Aquellos soldados que fueron heridos y quedaron a merced de los aztecas fueron hechos prisioneros y sacrificados en los altares de los templos. Los aztecas saciaban su sed de sangre ofreciendo a sus tenebrosos dioses los corazones paganos de los españoles. Macabra visión la que aguantaron los supervivientes, quienes oían en la lejanía los tambores y cantos rituales.

La experiencia de aquella noche caló hondo en el ánimo del viejo conquistador. Había sobrevivido a una matanza jamás imaginada; rezaba y daba gracias a Dios por salvar a todos los hombres posibles y a su querida Marina; pero esta derrota no significaría su final en México. Cortés, diezmado y con las tropas aún en baja estima, marchó hasta Otumba, donde una semana después dio venganza a todos los caídos en la Noche Triste. La importantísima victoria de Otumba, en la que partía con una desventaja de uno frente a setenta hombres, levantó los ánimos de los hombres, quienes recibieron refuerzos auxiliares de sus aliados tlaxcaltecas para sus próximas campañas.

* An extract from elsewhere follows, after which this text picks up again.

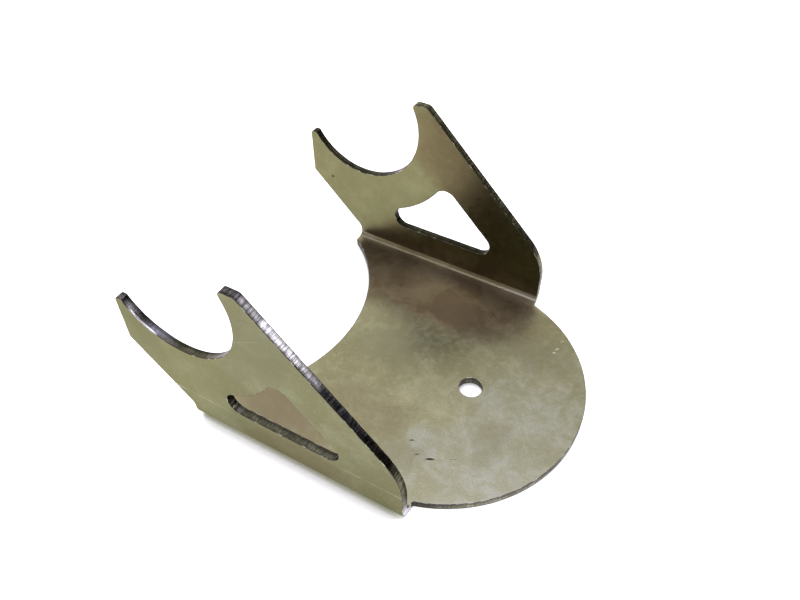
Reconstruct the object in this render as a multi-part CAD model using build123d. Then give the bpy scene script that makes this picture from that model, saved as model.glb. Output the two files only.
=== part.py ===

Un año después Tenochtitlán caía. Cuitláhuac, el cacique que derrocó a Moctezuma había fallecido en noviembre de 1520 debido a la viruela traída por las tropas de Narváez, y Cuahtémoc, su sucesor, se rindió ante la superioridad española. Más de cien mil soldados aztecas murieron entre mayo y agosto de 1521, durante el asedio final a la ciudad.

Cortés demostró ser un hombre de empuje, sin miedo a las adversidades y movido por sus propios principios. Moriría mucho más tarde lejos de América, lejos de los lugares donde dejó huella, olvidado por muchos, incluido su Emperador Carlos I. A pesar de ello, su mirada seguía siendo la misma que la del joven que llegó a Cuba en busca de fortuna y hacerse un nombre. La del infatigable guerrero y estratega que había entrado en Tenochtitlán y conquistado México.